Pierwszy outlet w Polsce powstał w 2002 r. Obecnie działa ich w naszym kraju 14 (w planach jest otwarcie kolejnych pięciu) i mieści się w nich łącznie ok. 1150 sklepów. Średnia powierzchnia każdego to 150-200 m kw. Miesięcznie polskie centrum wyprzedażowe odwiedza przeciętnie 200-250 tys. osób (45 proc. to mężczyźni, a 55 proc. - kobiety). Mniej więcej 80 proc. z nich coś kupuje. Co ciekawe, aż 70 proc. klientów przed przyjazdem do outletu planuje zakupy.
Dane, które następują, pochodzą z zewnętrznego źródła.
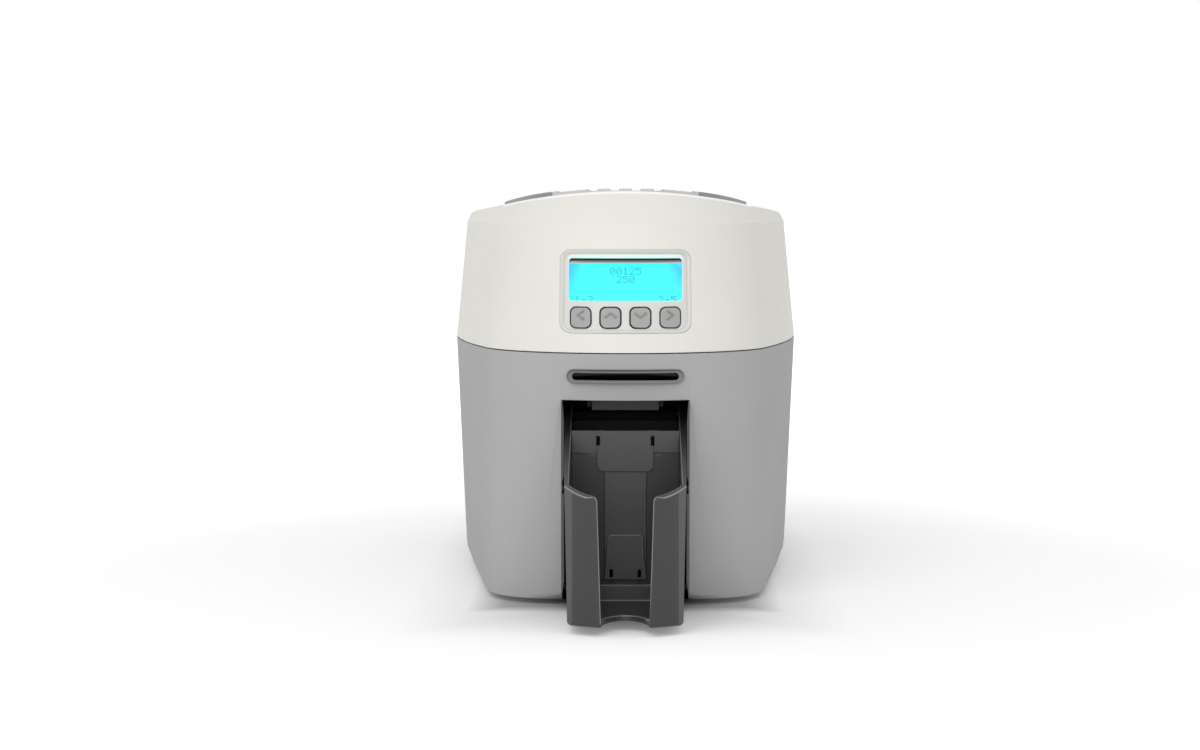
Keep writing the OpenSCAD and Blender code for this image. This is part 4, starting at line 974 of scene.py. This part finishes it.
@dataclass
class Controls(Workshop):
    """The control bezel with its display and keys."""

    faces: FrontFaces = field(default_factory=FrontFaces)
    window_width: float = 0.061
    window_height: float = 0.0244
    window_v: float = 0.0068
    key_v: float = -0.0146
    mark_v: float = 0.0014
    mark_depth: float = 0.00035
    mark_radius: float = 0.0007
    pitch: float = 0.016
    glass_half: float = 0.0304
    glass_n: float = -0.0104
    dot: float = 0.00058
    dot_height: float = 0.00025

    def build(self) -> None:
        """Builds the bezel, the display and the keys."""
        self.bezel()
        self.display_frame()
        self.figures()
        for index, (key, turn) in enumerate(
            (("left", 90), ("up", 0), ("down", 180), ("right", -90))
        ):
            self.key(index, key, turn)

    def bezel(self) -> None:
        """The white bezel, the bead round it and the window's chamfer, which glows cyan as painted
        light from the display, wider at its top.
        """
        bm = self.node_copy("control_bezel")
        self.dress(bm, 0.0004, "control_bezel", "bezel_face", "lid", BEZEL)
        self.ring(
            "bezel_bead", BEZEL, 0.0, (0.0706, 0.0464, 0.0062),
            ((0.0, -0.0004), (0.0001, 0.0001), (0.0004, 0.0003), (0.0008, 0.0001),
             (0.0021, -0.00115)),
        )
        size = (self.window_width + 0.0011, self.window_height + 0.0019, 0.0024)
        steps = ((0.0, -0.0011), (0.0001, -0.001), (0.0006, -0.002))
        # The chamfer round the window carries the painted glow.
        self.ring("window_rim_glow", RIM_GLOW_PAINT, self.window_v + 0.0004, size, steps, drop=0.0014)

    def ring(
        self, name: str, finish: Finish, v: float, size: Point, steps: Sequence[Pair],
        drop: float = 0.0,
    ) -> None:
        """Adds a moulded ring round an opening, made of loops that step inwards.

        Args:
            name: Name of the piece.
            finish: Its finish.
            v: Height of its middle up the slope.
            size: Width, height along the slope and corner radius of its outer loop.
            steps: Distance inwards and standing out of each loop.
            drop: How much further its upper side comes in at the last loop.
        """
        width, height, radius = size
        bm = bmesh.new()
        loops = []
        for k, (inset, proud) in enumerate(steps):
            lower = drop * k / (len(steps) - 1)
            shape = rounded_rectangle(
                width - 2 * inset, height - 2 * inset - lower, max(0.0006, radius - inset)
            )
            loops.append([
                bm.verts.new(self.faces.on_lid(x, v - lower / 2 + w, proud)) for x, w in shape
            ])
        self.bridge(bm, loops)
        self.piece(bm, name, "lid", finish, crease=60.0, outwards=False)

    def plate(self, bm: BMesh, across: Pair, up: Pair, thickness: float) -> None:
        """Adds a flat plate on the glass.

        Args:
            bm: Mesh to add to.
            across: Its left and right side.
            up: Its lower and upper side, along the slope.
            thickness: How far it stands out of the glass.
        """
        (x0, x1), (v0, v1) = across, up
        corners = [(x0, v0), (x1, v0), (x1, v1), (x0, v1)]
        back = [self.faces.on_plane(x, v, self.glass_n) for x, v in corners]
        front, base = self.faces.on_plane(0, 0, thickness), self.faces.on_plane(0, 0, 0)
        self.slab(bm, back, tuple(a - b for a, b in zip(front, base)))

    def display_frame(self) -> None:
        """A black strip as painted shadow of the window's top wall, the frame, and a white strip as
        painted highlight on its edge, along the top of the glass.
        """
        top = self.window_v + self.window_height / 2
        for name, finish, high, low, proud in (
            # Black strip: painted shadow. White strip: painted highlight.
            ("display_top_shadow", BLACK, 0.0, 0.002, 0.0009),
            ("display_frame", FRAME, 0.002, 0.0031, 0.0007),
            ("display_edge_highlight", BEZEL, 0.0031, 0.0036, 0.0008),
        ):
            bm = bmesh.new()
            across = (-self.glass_half, self.glass_half)
            self.plate(bm, across, (top - low, top - high), proud)
            self.piece(bm, name, "lid", finish)

    def figures(self) -> None:
        """Plain figures on the display, in small square dots."""
        digits = {
            "0": (14, 17, 19, 21, 25, 17, 14), "1": (4, 12, 4, 4, 4, 4, 14),
            "2": (14, 17, 1, 2, 4, 8, 31), "5": (31, 16, 30, 1, 1, 17, 14),
            "-": (0, 0, 0, 14, 0, 0, 0),
        }
        rows = (("00125", 0.0, 0.0125), ("250", 0.0, 0.0078),
                ("1-2", -0.0225, -0.0035), ("2-5", 0.0225, -0.0035))
        bm = bmesh.new()
        dots = (
            (middle - (len(text) * 6 - 1) * self.dot / 2 + (k * 6 + column) * self.dot,
             v - row * self.dot)
            for text, middle, v in rows
            for k, sign in enumerate(text)
            for row, bits in enumerate(digits[sign])
            for column in range(5) if bits >> (4 - column) & 1
        )
        for x, v in dots:
            self.plate(bm, (x, x + self.dot), (v, v + self.dot), self.dot_height)
        self.piece(bm, "display_figures", "lid", FIGURE)

    def key(self, index: int, key: str, turn: float) -> None:
        """One key with its arrow.

        Args:
            index: Its place in the row.
            key: Its name.
            turn: Angle of the arrow from upright, in degrees.
        """
        node, body = "button_" + key, "key_" + key
        self.dress(self.node_copy(node), 0.0005, node, key + "_keycap", body, KEY, segments=3)
        middle = (index - 1.5) * self.pitch
        a = math.radians(turn)
        arm, rise = (0.0024, 0.0016) if abs(turn) == 90 else (0.0031, 0.0013)
        path = []
        for x, v in ((-arm, -rise), (0.0, rise), (arm, -rise)):
            across = x * math.cos(a) - v * math.sin(a)
            up = x * math.sin(a) + v * math.cos(a)
            v_mark = self.key_v + self.mark_v + up
            path.append(self.faces.on_lid(middle + across, v_mark, -self.mark_depth))
        self.piece(self.wire(path, self.mark_radius), key + "_mark", body, CHEVRON)


class Interior:
    """Every other frame node, which keeps its shape and gets its finish; the bay and the feed
    throat get a darker copy as painted shade.
    """

    # Nodes deep inside get the darker copy, as painted shade.
    shaded_inside = {"feed_throat": INNER_SHADE, "hopper_bay": INNER_SHADE}

    def build(self) -> None:
        """Gives each node the finish of its slot."""
        for row in frame["record"]["subparts"]:
            node = frame["nodes"].get(row["node"])
            finish = self.shaded_inside.get(row["node"]) or FINISHES.get(row["material_slot"])
            if node is None or finish is None:
                LOG.warning("no finish for %s", row)
                continue
            if not node.material_slots:
                node.data.materials.append(finish.material())
            for held in node.material_slots:
                held.link = "OBJECT"
                held.material = finish.material()
            LOG.info("%s: %s", row["node"], finish.slot)


@dataclass
class Studio:
    """The floor, the light and the camera."""

    distance: float = 1.526
    height: float = 0.218
    lens: float = 78.0
    sensor: float = 36.0
    pitch: float = 3.74
    yaw: float = 0.561
    sky: float = 0.72
    floor_radius: float = 30.0
    lift_near: float = 0.25
    lift_far: float = 0.65
    middle: float = 0.04
    # Half-width and half-depth of two boxes round the printer: glow is withheld in the first, and
    # the ground colour is painted dark in the second.
    shade: Pair = (0.03, 0.17)
    painted_shadow_box: Pair = (0.078, 0.175)

    def build(self) -> None:
        """Sets the whole stage."""
        self.camera()
        self.world()
        self.floor()
        self.lamps()
        bpy.context.scene.view_settings.view_transform = "Standard"

    def camera(self) -> None:
        """The camera in front of the printer."""
        data = bpy.data.cameras.new("camera")
        data.lens = self.lens
        data.sensor_width = self.sensor
        data.clip_end = 100.0
        made = stand("camera", data)
        made.location = (0.0, -self.distance, self.height)
        made.rotation_euler = (math.radians(90 - self.pitch), 0.0, math.radians(self.yaw))
        bpy.context.scene.camera = made

    def seen(self, g: Graph) -> Socket:
        """Returns 1 for camera, glossy and transmission rays."""
        path = g.node("LightPath").outputs
        both = g.math("MAXIMUM", path["Is Camera Ray"], path["Is Glossy Ray"])
        return g.math("MAXIMUM", both, path["Is Transmission Ray"])

    def world(self) -> None:
        """An even white sky, full white where it is seen."""
        world = bpy.data.worlds.new("sky")
        g = Graph.emptied(world)
        strength = g.span(self.seen(g), 0.0, 1.0, self.sky, 1.0)
        sky = g.node("Background", {"Color": (1.0, 1.0, 1.0, 1.0), "Strength": strength})
        g.node("OutputWorld", {"Surface": sky.outputs[0]})
        bpy.context.scene.world = world

    def floor(self) -> None:
        """A wide pale floor with painted shadow: dark ground colour under the printer, and less
        glow near it than far off.
        """
        bm = bmesh.new()
        bmesh.ops.create_circle(bm, cap_ends=True, segments=64, radius=self.floor_radius)
        mesh = bpy.data.meshes.new("floor")
        bm.to_mesh(mesh)
        bm.free()
        paint = bpy.data.materials.new("floor_shadow_paint")
        g = Graph.emptied(paint)
        place = g.node("TexCoord").outputs["Object"]
        away = g.node("VectorMath", {0: place}, operation="LENGTH").outputs["Value"]
        x, y, _ = g.axes(place)
        across = g.math("ABSOLUTE", x)
        along = g.math("ABSOLUTE", g.minus(y, self.middle))
        beside, under = (
            g.math("MAXIMUM", g.minus(across, half), g.minus(along, depth))
            for half, depth in (self.shade, self.painted_shadow_box)
        )
        # Painted shadow: the ground colour goes dark under the printer's footprint, by the mask
        # under.
        dark, pale = (0.34, 0.34, 0.34, 1.0), (0.86, 0.86, 0.86, 1.0)
        matt = g.node("BsdfDiffuse", {"Color": g.mix(g.span(under, -0.012, 0.008), dark, pale)})
        # Painted shade: the glow that camera rays see is withheld near the printer and rises far
        # off.
        near = g.span(beside, 0.0, 0.09, 0.0, self.lift_near)
        far = g.span(away, 0.3, 1.0, 0.0, self.lift_far - self.lift_near)
        strength = g.times(self.seen(g), g.math("ADD", near, far))
        lit = g.node("Emission", {"Color": (1.0, 1.0, 1.0, 1.0), "Strength": strength})
        both = g.node("AddShader", {0: matt.outputs[0], 1: lit.outputs[0]})
        g.node("OutputMaterial", {"Surface": both.outputs[0]})
        mesh.materials.append(paint)
        stand("floor", mesh)

    def lamps(self) -> None:
        """Soft lamps above on the left and in front."""
        for name, place, size, power in (
            ("key_lamp", (-0.9, -1.6, 2.0), 1.4, 9.0),
            ("front_lamp", (-0.2, -2.7, 0.9), 2.4, 19.5),
        ):
            data = bpy.data.lights.new(name, "AREA")
            data.shape = "DISK"
            data.size = size
            data.energy = power
            made = stand(name, data)
            made.location = place
            aim = Vector((0.0, 0.0, 0.1)) - Vector(place)
            made.rotation_euler = aim.to_track_quat("-Z", "Y").to_euler()


def main() -> None:
    """Builds the stage and the printer's sub-assemblies in order."""
    logging.basicConfig(level=logging.INFO, format="%(name)s: %(message)s")
    for part in (Studio(), Interior(), Casing(), CardBin(), Lid(), Controls()):
        part.build()


if __name__ == "__main__":
    main()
- Polacy lubią wyprzedaże, lubią okazje zakupowe i lubią też znane marki. Centra wyprzedażowe postrzegają jako te miejsca, gdzie można zrobić okazyjnie bardzo atrakcyjne zakupy - zauważa w wywiadzie dla agencji informacyjnej infoWire.pl Agnieszka Kowalewska, shopping center research manager w firmie IQS. Dla wielu z nas ceny w outletach wystarczająco niskie jednak nie są - w przypadku ponad 1/4 potencjalnych klientów jest to powód nieodwiedzania centrów wyprzedażowych.
Jeśli chodzi o przyszłość polskich outletów, na pewno będzie w nich oferowanych więcej marek premium niż obecnie. Na rynku pojawią się też koncepty sklepów i linie produktowe stworzone z myślą o centrach wyprzedażowych. Oprócz tego coraz częściej będą w nich otwierane punkty gastronomiczne i usługowe.
Jak mówi Dominika Jędrak, dyrektor Działu Doradztwa i Badań Rynku w firmie Colliers International: - W związku z rosnącą konkurencją część outletów będzie musiała przejść zmiany jakościowe, zarówno w odniesieniu do budynków, jak i - sklepów, które się w nich znajdują. W nadchodzących latach będziemy obserwowali modernizację i przebudowę istniejących obiektów. Zwiększona funkcjonalność uatrakcyjni ofertę i podniesie komfort zakupów, a co za tym idzie - wzrośnie liczba kupujących.